The bleak humor made Holland’s film an outlier in the robust 1985 teen- and youth-driven flick market. That year saw the release of now-iconic films The Breakfast Club, The Goonies, Just One of the Guys, Girls Just Want to Have Fun, Real Genius, Secret Admirer, Explorers, Teen Wolf, The Legend of Billie Jean, Weird Science, and Back to the Future. In 1986, John Hughes released Ferris Bueller’s Day Off, with the Ferris character being the opposite of Lane. “Ferris still blows my mind,” Holland says. “In my world everybody is a loser and that’s where the jokes are, so you have Ferris — that’s such a cool idea there’s this guy you’re going to root for who has it all going on. I was super jealous of that movie.”
However, Better Off Dead’s inverted teen movie tropes set it apart from the Ferris’s of the world. “I would say 90 percent of the teen movies I saw — and it was great back in those days to watch all those cool movies — were getting lamer and lamer as far as those stereotypes and story points that we’d seen a thousand times,” Holland says. “I think that mine is sort of the freak show of ’85 teen movies. I think it’s the ugly duckling of it all.” For instance, Lane’s best friend Charles De Mar (played by longtime Holland collaborator and “national treasure” Curtis Armstrong) has been in high school for seven and a half years and snorts Jell-O and mountain snow for a swift high. The local paperboy, Johnny, repeatedly hounds Lane for $2 in overdue fees. A Black utility worker makes fun of Lane falling into a garbage truck in speaking the hilarious line: “Man, that’s a real shame when folks be throwin’ away a perfectly good white boy like that.” Lane’s seven-year-old brother buys a book called How to Pick up Trashy Women, and succeeds in doing so. Lane’s eventual love, French exchange student Monique (Diane Franklin), feigns not knowing English and can fix cars. And during the film’s climax, Lane, who isn’t a great skier, somehow beats Stalin in the K-12 race.

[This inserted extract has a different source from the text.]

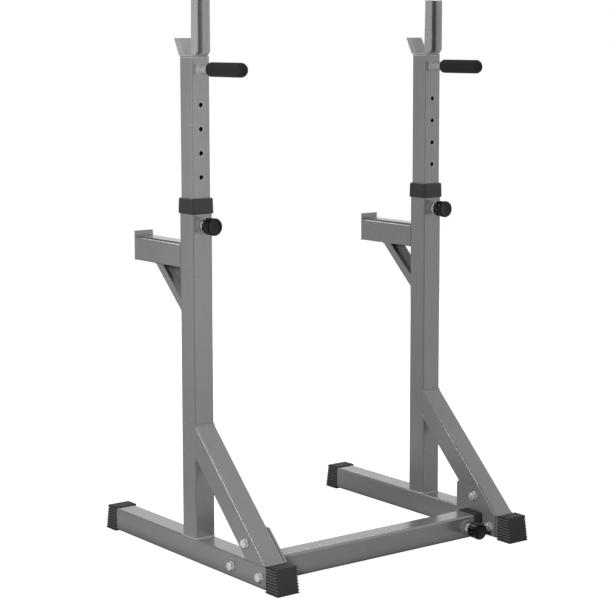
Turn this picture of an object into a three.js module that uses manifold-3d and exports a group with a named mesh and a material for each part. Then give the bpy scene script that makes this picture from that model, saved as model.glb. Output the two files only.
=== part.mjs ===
// Squat stand: two uprights on long feet, joined by a telescoping cross bar.
// Millimetres, +Z up. X runs across the stand, from the left stand (-X) to the right one (+X).
// +Y is the side of the spotter arms, -Y the side of the grips, braces and knobs.
// The origin is on the floor, midway between the stands and midway along the feet.
import * as THREE from "three";
import { mergeVertices } from "three/addons/utils/BufferGeometryUtils.js";
import Module from "manifold-3d";

const wasm = await Module();
wasm.setup();

// Shared clearances
const seat = 0.3;
const overrun = 10;

// Square tubes of the frame
const tubeSize = 50;
const tubeWall = 2;
const tubeCorner = 4.5;
const postPlay = 0.5;
const postWall = 2;
const postCorner = 3.5;

// Places of the stands
const uprightSpacing = 634;
const uprightSetback = 9;

// Feet and their rubber caps
const footLength = 636;
const capWall = 2.5;
const capEndWall = 5;
const capCover = 28;
const capFlare = 9;
const capSideFlare = 0.5;
const capRibDepth = 1.4;
const capCorner = 4;
const capRibCount = 9;
const levelsPerRib = 4;

// Uprights and their collars
const uprightTop = 775.5;
const collarHeight = 33;
const collarWall = 2;
const collarTopPlate = 2.5;
const collarFlare = 0.7;
const collarCorner = 5.5;

// Posts that slide in the uprights
const postLength = 760;
const holePitch = 50;
const holeCount = 13;
const restHoleIndex = 5;
const topHoleInset = 97.5;
const postHoleRadius = 5;
const topPlateThickness = 3;

// Diagonal braces
const braceTop = 299;
const braceInset = 31;

// Spotter arms
const armDrop = 96.5;
const armLength = 175;
const stopThickness = 5;
const stopRise = 14;
const stopTabWidth = 45;
const railWidth = 34;
const railThickness = 2.5;

// Folded gussets under the arms
const gussetReach = 106;
const gussetDrop = 99;
const gussetWidth = 40;
const gussetDepth = 20;
const gussetWall = 3;

// Bar catches on the posts
const catchWidth = 33;
const catchWall = 3;
const catchHeight = 120;
const catchDepth = 23;
const catchGap = 26;
const catchWebSetback = 11;
const catchChamfer = 9;
const lipHeight = 36.5;
const lipDepth = 18;
const lipLean = 19;

// Foam grips on their pegs
const gripDrop = 24;
const pegRadius = 10;
const pegWall = 2;
const pegLength = 145;
const pegRingRadius = 12.5;
const pegRingThickness = 3;
const foamRadius = 15;
const foamStart = 38;
const foamLength = 120;
const foamEndWall = 8;

// Spring pins with their knobs
const pinDrop = 54;
const rodRadius = 4;
const rodPlay = 0.5;
const rodReach = 9;
const rodTipChamfer = 1;
const shoulderRadius = 6.2;
const shoulderThickness = 2.5;
const housingFlangeRadius = 16;
const housingFlangeThickness = 4;
const housingRadius = 11;
const housingBoreRadius = 7;
const housingLength = 24;
const housingEndWall = 2.5;
const springRadius = 5.8;
const springWireRadius = 0.5;
const springTurns = 5;
const knobRadius = 18.5;
const knobWaistRadius = 14;
const knobLength = 27;
const knobStart = 20;
const knobCavityRadius = 12;
const knobEdge = 3;
const knobSocketDepth = 12;

// Cross bar, its plates and its bolts
const barInset = 99;
const plateThickness = 5;
const plateTop = 112;
const plateHalfWidth = 60;
const plateSideReach = 66;
const plateCorner = 8;
const plateFloorGap = 6;
const boltSpread = 50;
const braceBoltHeight = 87;
const boltRadius = 5;
const boltHoleRadius = 5.5;
const boltHeadFlats = 17;
const boltHeadHeight = 6.4;
const washerRadius = 10;
const washerThickness = 2;
const nutHeight = 8;
const threadReach = 4;
const bushThickness = 6;
const bushWall = 2.5;
const bushCover = 16;
const barEndGap = 8;
const innerBarLength = 450;
const innerBarHoleCount = 7;
const widthPinInset = 37.7;
const springClear = 0.3;

// Facets of the round forms
const cornerSteps = 2;
const holeSides = 12;
const roundSides = 20;
const springSides = 5;
const stepsPerTurn = 8;
const arcSteps = 4;

// Places worked out from the sizes above
const halfTube = tubeSize / 2;
const postSize = tubeSize - 2 * (tubeWall + postPlay);
const halfPost = postSize / 2;
const footBottom = capWall;
const footTop = footBottom + tubeSize;
const footMiddle = footBottom + halfTube;
const uprightY = -uprightSetback;
const uprightFront = uprightY + halfTube;
const uprightRear = uprightY - halfTube;
const pinHeight = uprightTop - pinDrop;
const postTop = pinHeight + restHoleIndex * holePitch + topHoleInset;
const armTop = uprightTop - armDrop;
const braceReach = footLength / 2 + uprightRear - braceInset;
const barY = barInset - footLength / 2;
const plateInset = halfTube + seat + plateThickness;
const outerBarStart = -uprightSpacing / 2 + plateInset + seat;
const outerBarEnd = uprightSpacing / 2 - plateInset - barEndGap;
const innerBarEnd = uprightSpacing / 2 - plateInset - seat;
const widthPinX = outerBarEnd - widthPinInset;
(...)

“Back then, the sports genre was The Karate Kid and Breaking Away,” Holland says. “It was always the person who has the challenge in sports and then they always win. I wanted to twist that, too. In the original ending of the movie, he ties Roy. We had a test screening and the audience was pissed off that he tied Roy. So we had to make it look like Lane won the race. That’s how Rocky ended — he tied Apollo Creed. If you look at how Cusack won, it’s because Johnny the paperboy tried to kill him.”

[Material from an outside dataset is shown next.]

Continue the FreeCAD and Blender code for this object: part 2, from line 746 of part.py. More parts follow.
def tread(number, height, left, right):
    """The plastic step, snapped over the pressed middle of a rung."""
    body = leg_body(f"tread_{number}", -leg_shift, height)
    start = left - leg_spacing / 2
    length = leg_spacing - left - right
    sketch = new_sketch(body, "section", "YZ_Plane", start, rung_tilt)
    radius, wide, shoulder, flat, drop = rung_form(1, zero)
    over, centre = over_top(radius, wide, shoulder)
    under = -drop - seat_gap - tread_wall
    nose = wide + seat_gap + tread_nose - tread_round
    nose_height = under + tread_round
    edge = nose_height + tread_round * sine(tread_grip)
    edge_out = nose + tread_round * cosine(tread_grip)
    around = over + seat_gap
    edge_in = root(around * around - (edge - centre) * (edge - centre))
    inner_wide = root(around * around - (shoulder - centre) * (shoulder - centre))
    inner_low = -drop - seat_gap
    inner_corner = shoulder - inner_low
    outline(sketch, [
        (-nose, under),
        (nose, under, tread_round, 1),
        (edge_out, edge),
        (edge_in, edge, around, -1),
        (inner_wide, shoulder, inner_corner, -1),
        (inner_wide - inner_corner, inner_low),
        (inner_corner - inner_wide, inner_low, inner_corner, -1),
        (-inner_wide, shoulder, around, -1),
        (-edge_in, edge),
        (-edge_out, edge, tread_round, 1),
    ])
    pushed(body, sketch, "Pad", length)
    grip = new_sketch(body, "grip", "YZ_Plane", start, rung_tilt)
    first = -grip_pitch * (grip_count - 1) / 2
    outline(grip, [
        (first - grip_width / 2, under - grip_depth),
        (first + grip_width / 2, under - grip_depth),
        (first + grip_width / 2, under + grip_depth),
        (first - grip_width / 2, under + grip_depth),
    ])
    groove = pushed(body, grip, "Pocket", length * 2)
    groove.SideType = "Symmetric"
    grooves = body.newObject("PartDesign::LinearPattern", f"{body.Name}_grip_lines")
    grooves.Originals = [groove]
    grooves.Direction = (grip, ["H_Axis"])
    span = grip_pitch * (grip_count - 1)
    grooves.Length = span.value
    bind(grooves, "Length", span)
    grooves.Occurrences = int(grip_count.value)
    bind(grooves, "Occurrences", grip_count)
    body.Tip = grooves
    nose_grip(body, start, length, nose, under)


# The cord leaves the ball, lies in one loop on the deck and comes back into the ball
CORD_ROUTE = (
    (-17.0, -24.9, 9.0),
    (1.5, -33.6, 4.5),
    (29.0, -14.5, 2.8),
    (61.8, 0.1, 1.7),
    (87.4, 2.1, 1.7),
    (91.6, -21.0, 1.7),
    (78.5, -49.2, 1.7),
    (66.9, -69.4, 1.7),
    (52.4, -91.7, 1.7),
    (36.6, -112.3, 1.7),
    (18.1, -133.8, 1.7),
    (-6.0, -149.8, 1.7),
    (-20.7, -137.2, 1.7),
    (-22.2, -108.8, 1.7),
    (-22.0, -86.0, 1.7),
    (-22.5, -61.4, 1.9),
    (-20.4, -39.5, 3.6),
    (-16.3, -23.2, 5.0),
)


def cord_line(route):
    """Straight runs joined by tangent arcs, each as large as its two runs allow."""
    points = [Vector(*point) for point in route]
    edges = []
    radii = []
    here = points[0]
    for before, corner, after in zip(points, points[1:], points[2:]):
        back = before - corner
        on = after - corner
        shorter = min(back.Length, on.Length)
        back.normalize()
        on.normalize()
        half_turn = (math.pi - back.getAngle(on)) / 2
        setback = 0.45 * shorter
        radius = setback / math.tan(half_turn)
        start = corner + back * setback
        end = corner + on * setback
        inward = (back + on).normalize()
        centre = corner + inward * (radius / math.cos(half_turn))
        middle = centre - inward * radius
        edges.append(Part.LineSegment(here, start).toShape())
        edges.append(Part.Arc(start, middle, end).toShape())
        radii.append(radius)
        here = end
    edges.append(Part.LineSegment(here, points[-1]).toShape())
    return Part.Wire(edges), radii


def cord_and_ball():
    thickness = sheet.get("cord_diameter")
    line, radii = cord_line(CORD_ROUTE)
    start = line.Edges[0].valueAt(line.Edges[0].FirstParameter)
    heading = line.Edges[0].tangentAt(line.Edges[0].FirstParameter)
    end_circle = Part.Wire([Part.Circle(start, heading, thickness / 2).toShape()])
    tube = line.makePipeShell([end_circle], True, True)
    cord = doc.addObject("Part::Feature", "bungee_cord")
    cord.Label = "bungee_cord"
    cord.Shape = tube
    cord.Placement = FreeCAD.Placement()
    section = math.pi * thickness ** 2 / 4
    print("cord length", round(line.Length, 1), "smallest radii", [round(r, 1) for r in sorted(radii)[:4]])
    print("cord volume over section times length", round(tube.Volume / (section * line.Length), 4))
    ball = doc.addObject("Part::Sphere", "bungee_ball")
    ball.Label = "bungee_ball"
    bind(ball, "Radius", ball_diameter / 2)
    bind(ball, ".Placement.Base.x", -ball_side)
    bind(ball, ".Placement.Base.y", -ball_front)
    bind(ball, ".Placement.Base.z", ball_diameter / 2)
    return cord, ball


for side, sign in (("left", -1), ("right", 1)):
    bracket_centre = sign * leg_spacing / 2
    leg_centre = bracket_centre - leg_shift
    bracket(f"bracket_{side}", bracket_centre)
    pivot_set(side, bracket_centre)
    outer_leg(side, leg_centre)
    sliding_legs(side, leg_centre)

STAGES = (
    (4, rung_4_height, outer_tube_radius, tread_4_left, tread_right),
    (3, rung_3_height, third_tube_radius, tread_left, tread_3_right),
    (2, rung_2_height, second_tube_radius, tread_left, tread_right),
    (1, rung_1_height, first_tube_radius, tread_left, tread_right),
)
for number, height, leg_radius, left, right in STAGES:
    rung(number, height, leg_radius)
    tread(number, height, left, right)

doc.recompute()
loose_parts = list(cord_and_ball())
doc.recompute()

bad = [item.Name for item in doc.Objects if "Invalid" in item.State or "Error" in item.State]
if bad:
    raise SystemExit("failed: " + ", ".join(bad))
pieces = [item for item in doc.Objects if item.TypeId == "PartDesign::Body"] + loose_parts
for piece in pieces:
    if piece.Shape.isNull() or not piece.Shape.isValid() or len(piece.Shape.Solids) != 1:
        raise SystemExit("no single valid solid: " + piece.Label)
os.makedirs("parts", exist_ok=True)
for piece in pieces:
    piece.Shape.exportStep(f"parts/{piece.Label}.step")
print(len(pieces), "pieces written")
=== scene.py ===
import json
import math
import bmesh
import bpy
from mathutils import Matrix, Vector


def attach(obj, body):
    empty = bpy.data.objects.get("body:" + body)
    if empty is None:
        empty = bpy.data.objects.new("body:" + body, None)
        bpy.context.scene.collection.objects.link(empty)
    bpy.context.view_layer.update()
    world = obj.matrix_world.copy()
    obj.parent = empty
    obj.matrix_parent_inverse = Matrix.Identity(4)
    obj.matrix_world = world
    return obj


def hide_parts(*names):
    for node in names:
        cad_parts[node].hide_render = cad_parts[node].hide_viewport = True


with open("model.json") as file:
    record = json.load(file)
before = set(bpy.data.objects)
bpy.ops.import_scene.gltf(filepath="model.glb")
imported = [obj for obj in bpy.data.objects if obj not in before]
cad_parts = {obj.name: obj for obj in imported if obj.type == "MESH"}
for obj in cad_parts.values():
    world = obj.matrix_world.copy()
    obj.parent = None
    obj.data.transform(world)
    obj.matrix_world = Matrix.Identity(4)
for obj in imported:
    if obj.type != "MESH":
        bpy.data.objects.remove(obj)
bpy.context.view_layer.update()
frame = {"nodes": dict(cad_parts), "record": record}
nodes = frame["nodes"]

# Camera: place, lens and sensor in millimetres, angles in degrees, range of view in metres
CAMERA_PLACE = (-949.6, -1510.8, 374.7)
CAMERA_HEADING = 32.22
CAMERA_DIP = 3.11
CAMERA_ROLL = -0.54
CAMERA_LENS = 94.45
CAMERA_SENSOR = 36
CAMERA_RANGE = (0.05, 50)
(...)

Although Better Off Dead had a budget of $3 million and grossed $10.3 million at the box office, the studio considered it a failure. Thankfully, the film managed to live beyond the theaters. “Better Off Dead would have never been seen by anybody if HBO didn’t show up, and Blockbuster Video,” Holland says. “It was going to disappear.”
Before Better Off Dead came out, Holland had already shot his next Cusack-led eldritch comedy, One Crazy Summer, which was also a critical and box-office failure (it grossed $13.4 million). “After Better Off Dead didn’t do so good, I thought, I just can’t do any better than this,” he says. “This is from the heart and as funny as I can be. What’s so sad is it was my first movie and it was all downhill from there. With One Crazy Summer, I was like, I don’t think I’m achieving what I should be achieving like I think I did in Better Off Dead.” Holland wants another chance at One Crazy Summer, and has written a somewhat spiritual sequel entitled One Epic Fall.
Holland directed one more theatrical film, 1989’s How I Got into College, and then segued into co-creating the animated Eek! the Cat and directing live-action kids TV shows for Disney Channel and Nickelodeon. His most recent film is the Netflix movie Malibu Rescue: The Next Wave — it’s been on Netflix’s daily top 10 list — which is based on the titular Netflix series. “Malibu Rescue is actually the first time something [I’ve done] has succeeded,” he says. “Normally I fail, so not failing for me is clout.”
Thirty-five years later, Better Off Dead retains a timeless quality, and it’s not problematic as some films from that era. (We’re looking at you, Revenge of the Nerds and Sixteen Candles.) “A lot of Better Off Dead’s punchlines still make me laugh,” Holland says. “When Lane says, ‘Gee, I’m real sorry your mom blew up, Ricky,’ it still makes me laugh out loud. The funniest thing in whole movie for me was Mom with that slime. I can’t watch it, because it’s so funny.”
The film’s legacy basks in how an absurd and surreal comedy about teen suicide miraculously got produced. “I still can’t believe it actually happened,” Holland says. “The fact that it’s survived all this time and made people happy and made people laugh and it still does, it’s like, thank God. Because if I had made something really crappy, it would be hard to live with myself. I’m really, really proud of Better Off Dead.”